REQUEST — Each record below should appear again exactly as written.
━━ DATASET EXCERPTS
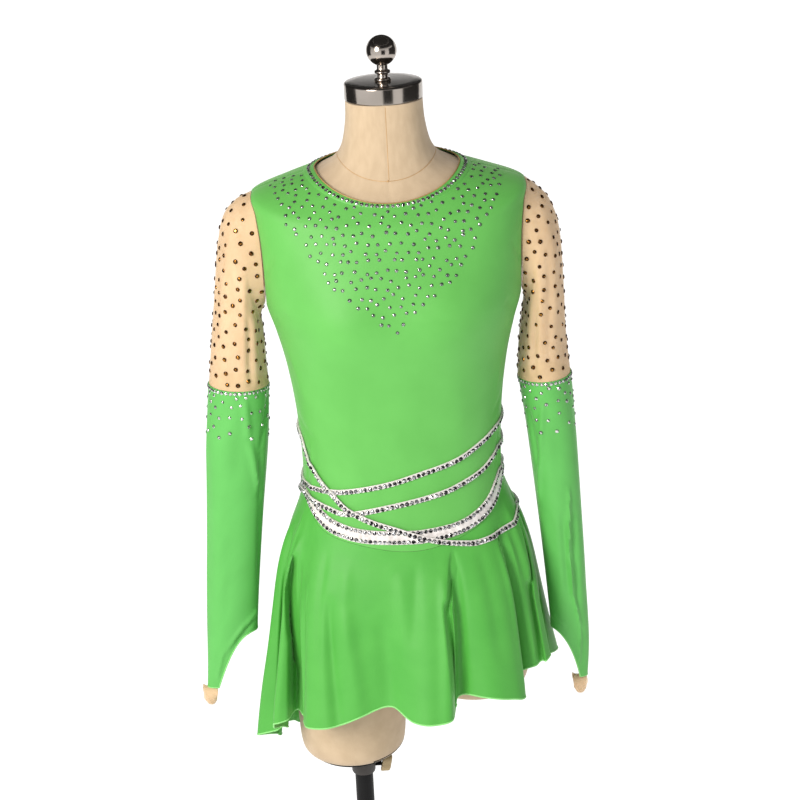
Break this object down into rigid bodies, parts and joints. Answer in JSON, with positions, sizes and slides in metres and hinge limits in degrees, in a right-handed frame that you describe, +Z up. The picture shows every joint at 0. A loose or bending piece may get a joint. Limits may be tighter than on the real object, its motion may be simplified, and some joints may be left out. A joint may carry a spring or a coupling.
{
  "type": "figure skating dress on a dress form",
  "caption": "Long-sleeved figure skating dress with a fluted asymmetric skirt and stone-set waist strips, worn by a limbless dress form on a pole stand.",
  "frame": {"origin": "on the floor, on the flat underside of the base, under the middle line of the figure", "axes": "+Z up, -Y the way the dress faces, +X to the wearer's left"},
  "size_m": [0.4706, 0.33, 1.4714],
  "materials": {
    "green_jersey": "smooth stretch jersey with a soft sheen",
    "nude_mesh": "fine stretch mesh",
    "white_satin": "off-white satin under rows of clear stones",
    "form_linen": "tight cream linen cover",
    "chrome_plate": "mirror chrome plate",
    "black_paint": "satin black paint",
    "grey_collar": "grey moulded plastic",
    "beige_knob": "beige moulded plastic"
  },
  "bodies": {
    "stand": {"base": "black_paint"},
    "pole": {"pole": "black_paint"},
    "form": {"form_torso": "form_linen", "neck_cap": "chrome_plate", "finial": "chrome_plate", "leg_plate": "black_paint", "form_collar": "grey_collar", "bodice_front": "green_jersey", "bodice_back": "green_jersey", "neck_binding": "green_jersey", "upper_sleeve_right": "nude_mesh", "lower_sleeve_right": "green_jersey", "finger_loop_right": "nude_mesh", "upper_sleeve_left": "nude_mesh", "lower_sleeve_left": "green_jersey", "finger_loop_left": "nude_mesh", "skirt_front": "green_jersey", "skirt_back": "green_jersey", "band_upper": "white_satin", "band_middle": "white_satin", "band_cross": "white_satin", "band_wide_right": "white_satin", "band_wide_left": "white_satin"},
    "clamp": {"clamp_screw": "black_paint", "clamp_knob": "beige_knob"}
  },
  "joints": [
    {"name": "pole_turn", "type": "hinge", "parent": "stand", "child": "pole", "pos_m": [-0.066, 0, 0], "axis": [0, 0, 1], "continuous": true},
    {"name": "height_slide", "type": "slide", "parent": "pole", "child": "form", "axis": [0, 0, 1], "range_m": [-0.2, 0.2]},
    {"name": "clamp_turn", "type": "hinge", "parent": "form", "child": "clamp", "pos_m": [-0.05, 0, 0.57], "axis": [1, 0, 0], "continuous": true}
  ]
}
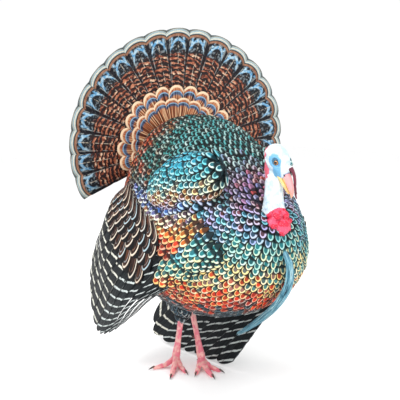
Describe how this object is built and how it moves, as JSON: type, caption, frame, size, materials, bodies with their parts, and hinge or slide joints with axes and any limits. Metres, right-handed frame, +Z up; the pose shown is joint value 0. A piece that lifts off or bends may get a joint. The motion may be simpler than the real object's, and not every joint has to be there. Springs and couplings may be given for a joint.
{
  "type": "wild turkey gobbler model",
  "caption": "Life-size still model of a male wild turkey strutting: tail fanned, body feathers puffed, wings drooped, head drawn back over the breast.",
  "frame": {"origin": "on the floor, under the middle of the bird's box", "axes": "+Z up; the bird faces -Y, so its tail is towards +Y and its left wing towards +X"},
  "size_m": [0.6164, 0.6466, 0.9208],
  "materials": {
    "body_feather": "satin",
    "tail_feather": "matte",
    "flight_feather": "matte",
    "beard_bristle": "matte",
    "bare_skin": "satin",
    "red_wattle": "satin",
    "bill_horn": "satin",
    "eye": "gloss",
    "leg_scale": "satin",
    "claw_horn": "satin"
  },
  "bodies": {
    "root": {"trunk": "body_feather", "rump": "body_feather", "wing_left_coverts": "body_feather", "wing_right_coverts": "body_feather", "wing_left_shoulder": "body_feather", "wing_right_shoulder": "body_feather", "leg_left_thigh": "body_feather", "leg_right_thigh": "body_feather", "tail_fan": "tail_feather", "tail_coverts": "tail_feather", "wing_left_primaries": "flight_feather", "wing_left_secondaries": "flight_feather", "wing_right_primaries": "flight_feather", "wing_right_secondaries": "flight_feather", "beard": "beard_bristle", "head": "bare_skin", "neck": "bare_skin", "caruncles": "red_wattle", "snood": "red_wattle", "bill_upper": "bill_horn", "bill_lower": "bill_horn", "eye_left": "eye", "eye_right": "eye", "leg_left_shank": "leg_scale", "leg_right_shank": "leg_scale", "leg_left_toe_middle": "leg_scale", "leg_left_toe_inner": "leg_scale", "leg_left_toe_outer": "leg_scale", "leg_left_toe_hind": "leg_scale", "leg_right_toe_middle": "leg_scale", "leg_right_toe_inner": "leg_scale", "leg_right_toe_outer": "leg_scale", "leg_right_toe_hind": "leg_scale", "leg_left_claw_middle": "claw_horn", "leg_left_claw_inner": "claw_horn", "leg_left_claw_outer": "claw_horn", "leg_left_claw_hind": "claw_horn", "leg_right_claw_middle": "claw_horn", "leg_right_claw_inner": "claw_horn", "leg_right_claw_outer": "claw_horn", "leg_right_claw_hind": "claw_horn", "leg_left_spur": "claw_horn", "leg_right_spur": "claw_horn"}
  },
  "joints": []
}
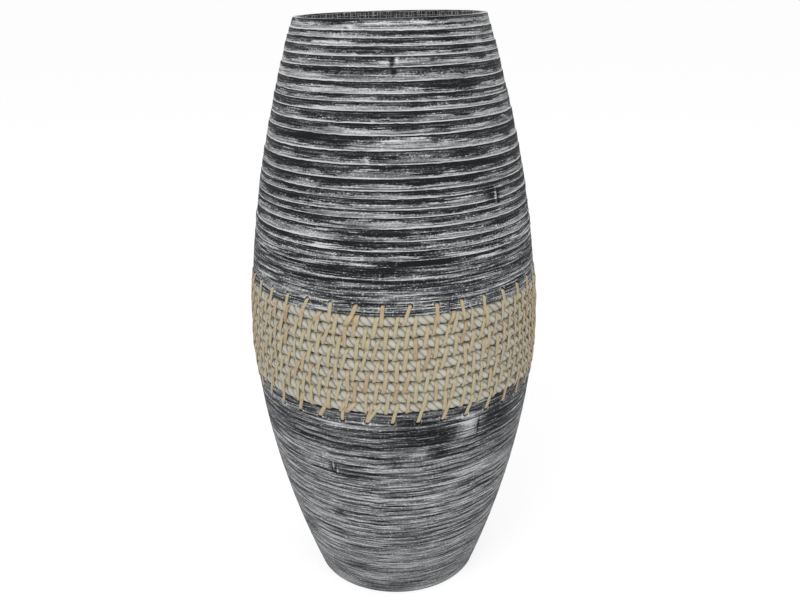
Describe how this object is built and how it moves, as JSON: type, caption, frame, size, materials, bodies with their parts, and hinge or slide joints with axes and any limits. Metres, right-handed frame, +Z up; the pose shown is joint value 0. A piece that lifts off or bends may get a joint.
━━━━
WORKED SOLUTION —
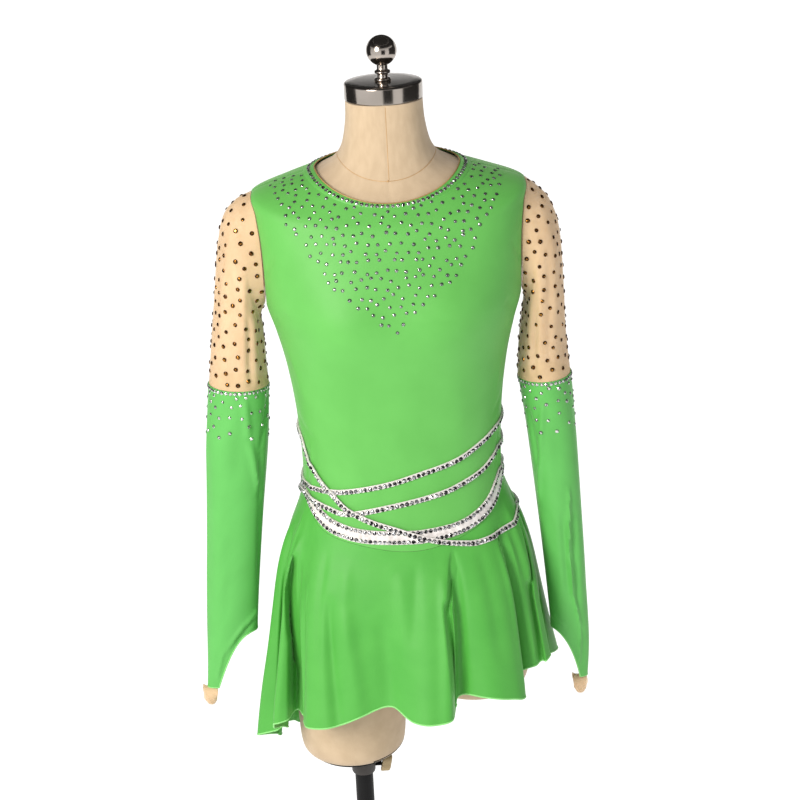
Break this object down into rigid bodies, parts and joints. Answer in JSON, with positions, sizes and slides in metres and hinge limits in degrees, in a right-handed frame that you describe, +Z up. The picture shows every joint at 0. A loose or bending piece may get a joint. Limits may be tighter than on the real object, its motion may be simplified, and some joints may be left out. A joint may carry a spring or a coupling.
{
  "type": "figure skating dress on a dress form",
  "caption": "Long-sleeved figure skating dress with a fluted asymmetric skirt and stone-set waist strips, worn by a limbless dress form on a pole stand.",
  "frame": {"origin": "on the floor, on the flat underside of the base, under the middle line of the figure", "axes": "+Z up, -Y the way the dress faces, +X to the wearer's left"},
  "size_m": [0.4706, 0.33, 1.4714],
  "materials": {
    "green_jersey": "smooth stretch jersey with a soft sheen",
    "nude_mesh": "fine stretch mesh",
    "white_satin": "off-white satin under rows of clear stones",
    "form_linen": "tight cream linen cover",
    "chrome_plate": "mirror chrome plate",
    "black_paint": "satin black paint",
    "grey_collar": "grey moulded plastic",
    "beige_knob": "beige moulded plastic"
  },
  "bodies": {
    "stand": {"base": "black_paint"},
    "pole": {"pole": "black_paint"},
    "form": {"form_torso": "form_linen", "neck_cap": "chrome_plate", "finial": "chrome_plate", "leg_plate": "black_paint", "form_collar": "grey_collar", "bodice_front": "green_jersey", "bodice_back": "green_jersey", "neck_binding": "green_jersey", "upper_sleeve_right": "nude_mesh", "lower_sleeve_right": "green_jersey", "finger_loop_right": "nude_mesh", "upper_sleeve_left": "nude_mesh", "lower_sleeve_left": "green_jersey", "finger_loop_left": "nude_mesh", "skirt_front": "green_jersey", "skirt_back": "green_jersey", "band_upper": "white_satin", "band_middle": "white_satin", "band_cross": "white_satin", "band_wide_right": "white_satin", "band_wide_left": "white_satin"},
    "clamp": {"clamp_screw": "black_paint", "clamp_knob": "beige_knob"}
  },
  "joints": [
    {"name": "pole_turn", "type": "hinge", "parent": "stand", "child": "pole", "pos_m": [-0.066, 0, 0], "axis": [0, 0, 1], "continuous": true},
    {"name": "height_slide", "type": "slide", "parent": "pole", "child": "form", "axis": [0, 0, 1], "range_m": [-0.2, 0.2]},
    {"name": "clamp_turn", "type": "hinge", "parent": "form", "child": "clamp", "pos_m": [-0.05, 0, 0.57], "axis": [1, 0, 0], "continuous": true}
  ]
}
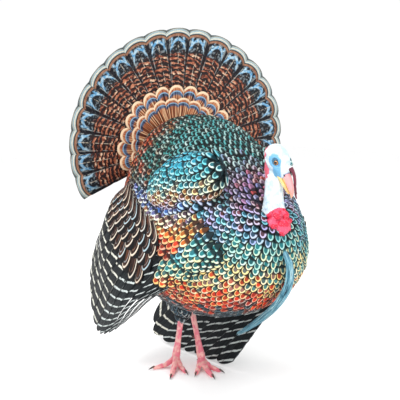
Describe how this object is built and how it moves, as JSON: type, caption, frame, size, materials, bodies with their parts, and hinge or slide joints with axes and any limits. Metres, right-handed frame, +Z up; the pose shown is joint value 0. A piece that lifts off or bends may get a joint. The motion may be simpler than the real object's, and not every joint has to be there. Springs and couplings may be given for a joint.
{
  "type": "wild turkey gobbler model",
  "caption": "Life-size still model of a male wild turkey strutting: tail fanned, body feathers puffed, wings drooped, head drawn back over the breast.",
  "frame": {"origin": "on the floor, under the middle of the bird's box", "axes": "+Z up; the bird faces -Y, so its tail is towards +Y and its left wing towards +X"},
  "size_m": [0.6164, 0.6466, 0.9208],
  "materials": {
    "body_feather": "satin",
    "tail_feather": "matte",
    "flight_feather": "matte",
    "beard_bristle": "matte",
    "bare_skin": "satin",
    "red_wattle": "satin",
    "bill_horn": "satin",
    "eye": "gloss",
    "leg_scale": "satin",
    "claw_horn": "satin"
  },
  "bodies": {
    "root": {"trunk": "body_feather", "rump": "body_feather", "wing_left_coverts": "body_feather", "wing_right_coverts": "body_feather", "wing_left_shoulder": "body_feather", "wing_right_shoulder": "body_feather", "leg_left_thigh": "body_feather", "leg_right_thigh": "body_feather", "tail_fan": "tail_feather", "tail_coverts": "tail_feather", "wing_left_primaries": "flight_feather", "wing_left_secondaries": "flight_feather", "wing_right_primaries": "flight_feather", "wing_right_secondaries": "flight_feather", "beard": "beard_bristle", "head": "bare_skin", "neck": "bare_skin", "caruncles": "red_wattle", "snood": "red_wattle", "bill_upper": "bill_horn", "bill_lower": "bill_horn", "eye_left": "eye", "eye_right": "eye", "leg_left_shank": "leg_scale", "leg_right_shank": "leg_scale", "leg_left_toe_middle": "leg_scale", "leg_left_toe_inner": "leg_scale", "leg_left_toe_outer": "leg_scale", "leg_left_toe_hind": "leg_scale", "leg_right_toe_middle": "leg_scale", "leg_right_toe_inner": "leg_scale", "leg_right_toe_outer": "leg_scale", "leg_right_toe_hind": "leg_scale", "leg_left_claw_middle": "claw_horn", "leg_left_claw_inner": "claw_horn", "leg_left_claw_outer": "claw_horn", "leg_left_claw_hind": "claw_horn", "leg_right_claw_middle": "claw_horn", "leg_right_claw_inner": "claw_horn", "leg_right_claw_outer": "claw_horn", "leg_right_claw_hind": "claw_horn", "leg_left_spur": "claw_horn", "leg_right_spur": "claw_horn"}
  },
  "joints": []
}
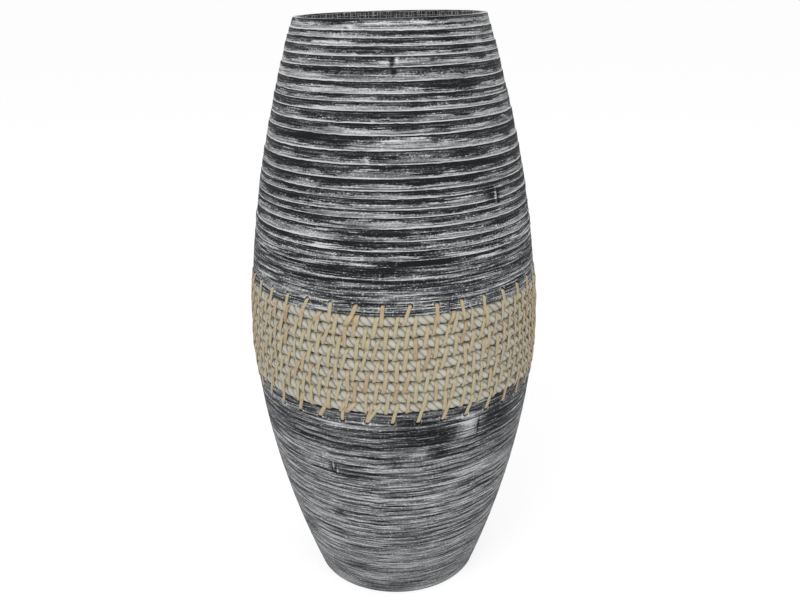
Describe how this object is built and how it moves, as JSON: type, caption, frame, size, materials, bodies with their parts, and hinge or slide joints with axes and any limits. Metres, right-handed frame, +Z up; the pose shown is joint value 0. A piece that lifts off or bends may get a joint.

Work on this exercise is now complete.